I am sure the Committee will understand that the Aboriginal people became sick and tired of this Minister and his false undertakings. Eventually, in the absence of any positive response by the Minister, the Northern Land Council sent a telex informing him that it was to give a message stick expressing its concern about this whole issue. The message stick, according to the telex, was to be conveyed to the Prime Minister (Mr Hawke) and the Minister for the people of Australia. The Minister, who pretends to want to uphold Aboriginal culture, again displayed his double standards when, instead of conveying the message stick to the Prime Minister as requested, he in fact pocketed it and remarked to the Press that he though it was a clothes peg. As if this action was not contemptible enough--

Mr Holding —That is untrue; completely untrue.

Mr PORTER —The Minister said that it is untrue. He should come up to my office and listen to the recording of his interview.

Mr Holding —You are a liar.

The DEPUTY CHAIRMAN —Order! The honourable member for Barker will address his remarks through the Chair and the Minister will restrain himself.

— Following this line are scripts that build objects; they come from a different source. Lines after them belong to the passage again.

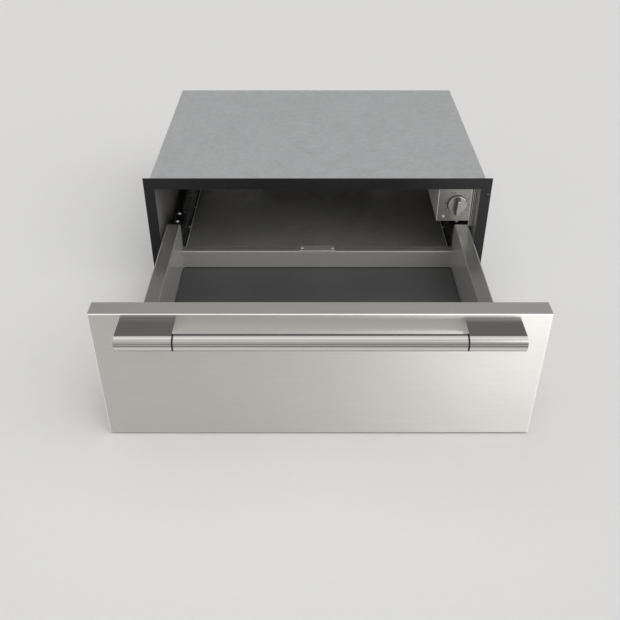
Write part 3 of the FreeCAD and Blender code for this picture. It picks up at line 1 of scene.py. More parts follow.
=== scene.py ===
"""Looks of the built-in warming drawer: materials, small details, studio and camera.
Metres, in the CAD model's own frame.  X runs to the right, +Y to the back, +Z up."""
import bmesh
import bpy
import json
import math
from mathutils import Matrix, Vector


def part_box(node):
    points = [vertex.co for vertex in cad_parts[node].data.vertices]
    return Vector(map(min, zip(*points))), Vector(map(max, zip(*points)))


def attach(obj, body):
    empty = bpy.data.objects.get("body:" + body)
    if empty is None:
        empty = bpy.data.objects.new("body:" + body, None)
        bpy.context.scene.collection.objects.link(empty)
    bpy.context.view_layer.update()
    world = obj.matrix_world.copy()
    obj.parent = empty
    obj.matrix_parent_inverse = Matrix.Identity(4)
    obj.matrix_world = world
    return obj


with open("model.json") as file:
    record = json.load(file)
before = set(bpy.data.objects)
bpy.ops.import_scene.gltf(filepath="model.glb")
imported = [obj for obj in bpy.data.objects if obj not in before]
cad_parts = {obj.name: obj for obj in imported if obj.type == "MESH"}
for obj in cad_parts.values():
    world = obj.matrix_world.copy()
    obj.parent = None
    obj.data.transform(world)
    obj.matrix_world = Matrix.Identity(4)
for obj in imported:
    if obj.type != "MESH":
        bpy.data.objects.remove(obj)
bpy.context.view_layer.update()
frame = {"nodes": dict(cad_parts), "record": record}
NODES = frame["nodes"]
MOUNT = next(m for m in frame["record"]["mounts"] if m["name"] == "flange_holes")

# ---- Named values ----------------------------------------------------------------------------
ALONG_X = (1.0, 0.0, 0.0)
ALONG_Y = (0.0, 1.0, 0.0)
ALONG_Z = (0.0, 0.0, 1.0)
AGAINST_X = (-1.0, 0.0, 0.0)

# Colours
STEEL = (0.62, 0.61, 0.585)
STEEL_DULL = (0.50, 0.495, 0.48)
ZINC = (0.56, 0.57, 0.58)
ALUMINIUM = (0.60, 0.60, 0.59)
PAINTED_FOLD_HIGHLIGHT = (0.86, 0.85, 0.82)     # painted highlight on the folds of the sheet
GROOVE_PAINTED_SHADE = (0.02, 0.02, 0.02)        # painted shade on the slopes of the ribbed strip's grooves
RAIL_FOLD_PAINTED_SHADE = (0.34, 0.335, 0.32)    # painted shade that dims the highlight on the rear rail's folds
SIDE_FOLD_PAINTED_SHADE = (0.16, 0.158, 0.152)   # painted shade that dims the highlight on the drawer sides' folds
BLACK_PAINT = (0.012, 0.012, 0.013)
TRAY_COAT = (0.064, 0.064, 0.065)
FLOOR_COAT = (0.29, 0.285, 0.274)
WOOL_PALE = (0.82, 0.76, 0.56)
WOOL_DARK = (0.50, 0.43, 0.26)
WOOL_BINDER = (0.60, 0.52, 0.33)
LENS_PALE = (0.50, 0.48, 0.44)
LENS_DARK = (0.42, 0.40, 0.36)
PAPER_PALE = (0.785, 0.782, 0.776)
PAPER_DARK = (0.775, 0.772, 0.765)

# Texture sizes, in cells a metre
HAIRLINES = 2600.0                 # finest scratches of steel, across their run
HAIRLINE_RUN = 16.0                # and along it
SCRATCHES = 500.0                  # broader scratches of brushed steel
SCRATCH_RUN = 5.0
TURNED_FINE = (7.0, HAIRLINES, HAIRLINES)
TURNED_WIDE = (2.5, 900.0, 900.0)
TURNED_STREAKS = (0.6, 330.0, 330.0)
STEEL_CLOUDS = 9.0
SPANGLE = 110.0
SPANGLE_CLOUDS = 14.0
SPANGLE_FINE = 900.0
PLATING_CLOUDS = 160.0
PLATING_FINE = 1500.0
PAINT_CLOUDS = 6.0
PAINT_PEEL = 420.0
MOULD_CLOUDS = 40.0
MOULD_GRAIN = 1300.0
WOOL_FIBRES = (700.0, 90.0, 700.0)
WOOL_LUMPS = 60.0
BRAID = 260.0
LENS_FROST = 900.0
INK_COVER = 2500.0
PAPER_SPECKS = 60.0

# Wool, glass sleeve, lamp lens and floor paper
WOOL_ROUGHNESS = 0.95
WOOL_DEPTH = 0.0015
BRAID_ROUGHNESS = 0.85
BRAID_DEPTH = 0.0003
BRAID_LEAN = 0.8                   # slant of the strands, to both sides
BRAID_WAVER = 0.4                  # unevenness of the strands
LENS_DEPTH = 0.00003
PAPER_ROUGHNESS = 0.9

# Finish of the steel, with painted reflections and shade on the handle
GRAIN_LEAN = (0.02, 0.03, 0.025)   # keeps the grain's direction from meeting a face squarely
FINE_SHARE = 0.8                   # fine scratches' share of the grain; broader ones have the rest
TURNED_SHARE = 0.55                # the same on the handle
PLAIN = 0.5                        # middle of a noise, where a face shows no grain
SHALLOW = 0.00001                  # relief of the finest textures, in metres
FLAT_TOP_PAINTED_SHADE = 0.42                  # painted dark reflection on the flat top of the handle's brackets, beside the round
FLAT_ROUGHNESS = 0.36
PAINTED_REFLECTION_BANDS = ((0.0, 0.75), (0.30, 0.95), (0.36, 1.50), (0.50, 1.45), (0.56, 0.62), (0.63, 0.42),
                (0.67, 0.78), (0.71, 0.66), (0.75, 0.90), (0.79, 0.66), (0.84, 0.90), (0.91, 0.66),
                (0.96, 1.10), (0.985, 0.85), (1.0, 1.25))   # painted reflections: bright and dark bands on the handle's round, from under to top
PAINTED_BACK_REFLECTION = 0.26                 # painted dark reflection on the upper back of the round
TURNED_DEPTH = 0.00003
FACES_END = (0.3, 0.9)             # from where to where a face counts as the end of a bracket,
FACES_BACK = (0.04, 0.16)          # as the back of the round, painted with a dark reflection,
FACES_UP = (0.55, 0.75)            # as its upper part
FACES_FLAT = (0.985, 0.998)        # and as the flat top of a bracket

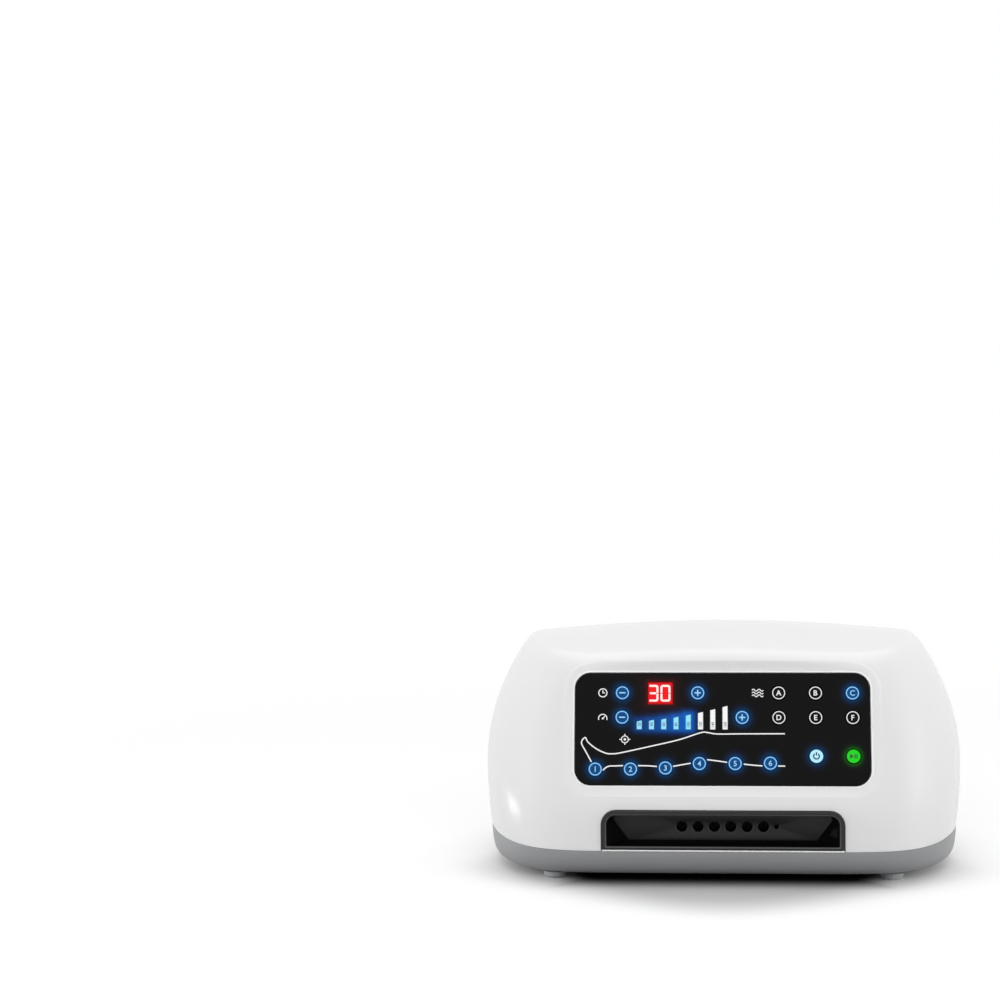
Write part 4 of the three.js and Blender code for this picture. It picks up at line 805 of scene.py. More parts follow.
@dataclass
class Housing:
    """The white upper shell and the grey lower shell, on one plan outline."""

    width: float = 280.0
    depth: float = 190.0
    crown_height: float = 139.5
    crown_radius: float = 178.0
    crown_forward: float = 5.0
    crown_fall: float = 6.0
    crown_reach: float = 110.0
    widest: float = 58.0
    axis_above: float = 128.0
    axis_below: float = 195.0
    front_tilt: float = math.radians(17)
    back_tilt: float = math.radians(4)
    knee: float = 46.0
    softness: float = 6.0
    shoulder_drop: float = 9.0
    shoulder: Triple = (4.0, 9.0, 12.0)  # side, front, back
    seam: float = 20.5
    seam_gap: float = 0.12
    seam_round: tuple[Pair, ...] = ((0.15, 0.0), (0.04, 0.06), (0.01, 0.2))  # inset and rise
    base: float = 5.0
    base_insets: Triple = (3.0, 17.0, 14.0)  # side, front, back
    plan_power: float = 8.0
    ease_share: float = 0.3  # rounds the outline where it passes the sides' middle
    flat_reach: float = 100.0  # where the outline's straight part ends
    front_cells: int = 114
    side_cells: int = 78
    vents: int = 12
    vent_pitch: float = 7.0
    vent_half: float = 1.2
    vent_low: float = 62.0
    vent_high: float = 88.0
    inlet: Pair = (60.0, 34.0)
    inlet_half: Pair = (13.3, 8.8)
    inlet_corner: float = 2.8
    bay_half: float = 68.55
    bay_top: float = 43.9
    bay_corner: float = 8.5
    bay_band: int = 45  # cells on each side of the middle that the bay's patch takes
    panel_half: Pair = (83.4, 32.0)
    panel_corner: float = 9.0
    panel_depth: float = 3.8
    panel_height: float = 87.5
    ledge: float = 3.5
    pocket: float = 2.3
    recess: Pair = (6.9, 1.25)  # how far outside the panel its slope starts and ends
    block_height: float = 46.0  # where the panel's block starts
    wall_rows_end: float = 93.0
    roof_rings: int = 41
    guesses: int = 14  # rounds that bring a station to its height
    turning_weight: float = 22.0  # mm of a side's length that one radian counts as
    skin_wall: float = 2.2

    def __post_init__(self) -> None:
        """Work out the panel's plane, which is parallel to the tilted front."""
        front = self.front_reach(self.panel_height + self.panel_depth * math.sin(self.front_tilt))
        cosine, sine = math.cos(self.front_tilt), math.sin(self.front_tilt)
        self.foot = self.seam + self.seam_gap / 2
        self.wall_top = 1 - self.shoulder_drop / (self.crown_height - self.seam)
        self.panel = Placement((0.0, self.panel_depth * cosine - float(front), self.panel_height),
                               (1.0, 0.0, 0.0), (0.0, cosine, -sine), (0.0, sine, cosine))

    def front_reach(self, z: Array) -> Array:
        """How far the front stands from the middle: upright below the knee, tilted above it."""
        rise = self.softness * np.logaddexp(0, (z - self.knee) / self.softness)
        return self.depth / 2 - math.tan(self.front_tilt) * rise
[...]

Mr PORTER —I can understand the Minister's concern. He may come and listen to a recording of the interview where those words were used. His comments are on tape ; they are in my office and he may come and listen to them. As I said, if that action was not contemptible enough, when the matter was raised by the Opposition , despite the telex, he attempted to bluff his way out of it, as he is now, saying that he did not realise the message stick was meant for the Prime Minister. It seems that the Dawkins disease of selective amnesia is catching.

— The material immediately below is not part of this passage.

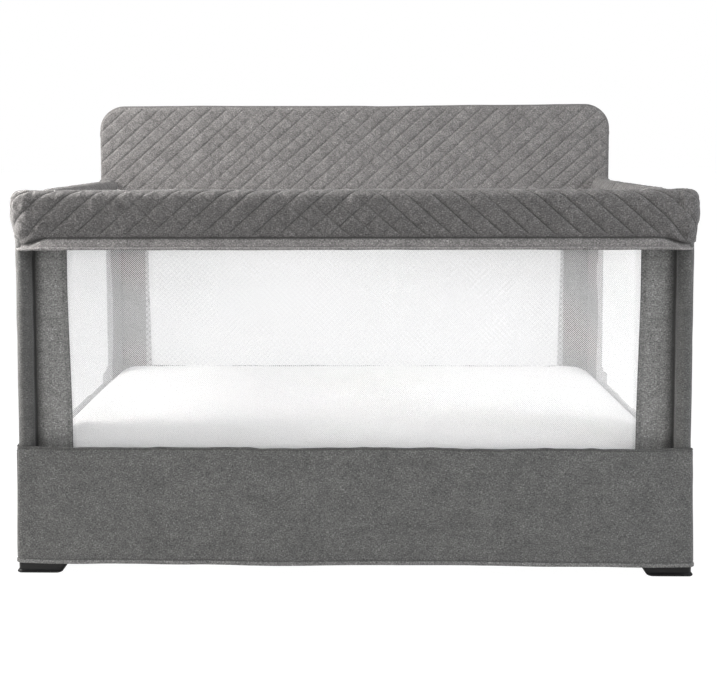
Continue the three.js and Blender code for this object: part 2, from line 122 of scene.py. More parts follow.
def make_world(ambient=0.15):
    """White to look at, and an even, softer light from all round."""
    bpy.context.scene.view_settings.view_transform = "Standard"
    world = bpy.data.worlds.new("studio")
    bpy.context.scene.world = world
    world.use_nodes = True
    tree = world.node_tree
    tree.nodes.clear()
    output = tree.nodes.new("ShaderNodeOutputWorld")
    mix = tree.nodes.new("ShaderNodeMixShader")
    ray = tree.nodes.new("ShaderNodeLightPath")
    for slot, strength in ((1, ambient), (2, 1.0)):
        background = tree.nodes.new("ShaderNodeBackground")
        background.inputs["Strength"].default_value = strength
        background.inputs["Color"].default_value = (1, 1, 1, 1)
        tree.links.new(background.outputs[0], mix.inputs[slot])
    tree.links.new(ray.outputs["Is Camera Ray"], mix.inputs[0])
    tree.links.new(mix.outputs[0], output.inputs[0])


def make_floor():
    """A pale floor that looks almost white, so that it meets the white background without a line."""
    size = 30
    corners = [(-size, -size, 0), (size, -size, 0), (size, size, 0), (-size, size, 0)]
    mesh = bpy.data.meshes.new("floor")
    mesh.from_pydata(corners, [], [(0, 1, 2, 3)])
    floor = bpy.data.objects.new("floor", mesh)
    bpy.context.scene.collection.objects.link(floor)
    n = Nodes("pale_floor")
    sockets = {"roughness": 0.9, "Emission_Color": (1, 1, 1, 1)}
    seen = n.principled((0.06, 0.06, 0.06), Emission_Strength=0.985, **sockets)
    lighting = n.principled((0.8, 0.8, 0.8), Emission_Strength=0.16, **sockets)
    mix = n.add("MixShader")
    n.put(mix.inputs[0], n.add("LightPath").outputs["Is Camera Ray"])
    n.put(mix.inputs[1], lighting)
    n.put(mix.inputs[2], seen)
    n.finish(mix.outputs[0])
    mesh.materials.append(n.material)


# ---- node helper ----

class Nodes:
    """A material's node tree. Values that its methods take are numbers, colours or sockets."""

    def __init__(self, name):
        self.material = bpy.data.materials.new(name)
        self.material.use_nodes = True
        self.tree = self.material.node_tree
        self.tree.nodes.clear()

    def add(self, kind, **settings):
        node = self.tree.nodes.new("ShaderNode" + kind)
        for key, value in settings.items():
            setattr(node, key, value)
        return node

    def put(self, socket, value):
        if isinstance(value, bpy.types.NodeSocket):
            self.tree.links.new(value, socket)
        elif isinstance(value, tuple) and len(value) == 3 and len(socket.default_value) == 4:
            socket.default_value = (*value, 1)
        else:
            socket.default_value = value

    def math(self, operation, a, b=0.0):
        node = self.add("Math", operation=operation)
        self.put(node.inputs[0], a)
        self.put(node.inputs[1], b)
        return node.outputs[0]

    def total(self, *terms):
        """The sum of values, each times its weight."""
        result = None
        for value, weight in terms:
            part = self.math("MULTIPLY", value, weight)
            result = part if result is None else self.math("ADD", result, part)
        return result

    def attribute(self, name, output):
        return self.add("Attribute", attribute_name=name).outputs[output]

    def split(self, vector):
        node = self.add("SeparateXYZ")
        self.put(node.inputs[0], vector)
        return node.outputs

    def noise(self, vector, cells_per_metre, detail=1.0):
        """Noise with cells of the given density along each axis."""
        scaled = self.add("VectorMath", operation="MULTIPLY")
        self.put(scaled.inputs[0], vector)
        scaled.inputs[1].default_value = cells_per_metre
        node = self.add("TexNoise")
        self.put(node.inputs["Vector"], scaled.outputs[0])
        node.inputs["Scale"].default_value = 1.0
        node.inputs["Detail"].default_value = detail
        return node.outputs["Fac"]

    def ramp(self, value, stops):
        node = self.add("ValToRGB")
        ramp = node.color_ramp
        while len(ramp.elements) < len(stops):
            ramp.elements.new(0.5)
        for element, (place, colour) in zip(ramp.elements, stops):
            element.position = place
            element.color = (*colour, 1)
        self.put(node.inputs[0], value)
        return node.outputs["Color"]

    def mix(self, share, a, b, kind="MIX"):
        node = self.add("Mix", data_type="RGBA", blend_type=kind)
        self.put(node.inputs[0], share)
        self.put(node.inputs[6], a)
        self.put(node.inputs[7], b)
        return node.outputs[2]

    def range(self, value, low, high, to_low=0.0, to_high=1.0):
        node = self.add("MapRange")
        self.put(node.inputs[0], value)
        for socket, number in zip(node.inputs[1:5], (low, high, to_low, to_high)):
            socket.default_value = number
        return node.outputs[0]

    def bump(self, height, distance, strength=1.0, normal=None):
        node = self.add("Bump")
        if normal is not None:
            self.put(node.inputs["Normal"], normal)
        node.inputs["Strength"].default_value = strength
        node.inputs["Distance"].default_value = distance
        self.put(node.inputs["Height"], height)
        return node.outputs[0]

    def principled(self, colour, roughness=0.8, normal=None, **sockets):
        node = self.add("BsdfPrincipled")
        self.put(node.inputs["Base Color"], colour)
        self.put(node.inputs["Roughness"], roughness)
        if normal is not None:
            self.put(node.inputs["Normal"], normal)
        for key, value in sockets.items():
            self.put(node.inputs[key.replace("_", " ")], value)
        return node.outputs[0]

    def finish(self, shader):
        output = self.add("OutputMaterial")
        self.tree.links.new(shader, output.inputs["Surface"])
        return self.material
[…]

But it is not only when the Minister is out amongst the Aboriginal communities that he has this tendency to exaggerate and mislead. On 19 May, I asked him a question in the House. The question was a genuine one seeking information on the very serious problem of Aboriginal unemployment. Unfortunately the Minister totally failed to answer the question. Instead, being a very political animal, he tried to deflect the question by attacking me personaly. He said that all would be made clear to us in time. He said that I need to have no fear that 'the neglect which characterised the policies of the previous Government' would be remedied and attended to. That is another fabrication. As I have already explained, this Government has allocated exactly the same proportion of funds to Aboriginal Affairs as did the previous Government; so his bluff and filibuster are again without substance. Finally, in answer to a question I raised with him in this House, he said:

At the first available parliamentary opportunity, I will make a much fuller statement on all the objectives of this Government in terms of the needs of Aboriginal people.

Having misled the Aboriginal people all around Australia he informed the House on 19 May that at the first available opportunity he would tell us all. Yet, nearly five months later, no such statement has been made. The making of a statement to this House is totally within the Minister's own control. He has had five months to prepare a statement, seven weeks of parliamentary sittings in which to give it, and yet again he has failed to live up to his commitment- another promise given and a total failure to deliver. The silence is deafening. I simply ask the Minister: Why does he continue to adopt this course of action- giving undertakings and promises and failing to deliver? I have mentioned only three or four cases; there are many more. The Minister must lift his game. The Aboriginal people want a man of his word, not a man who plays politics for politics sake.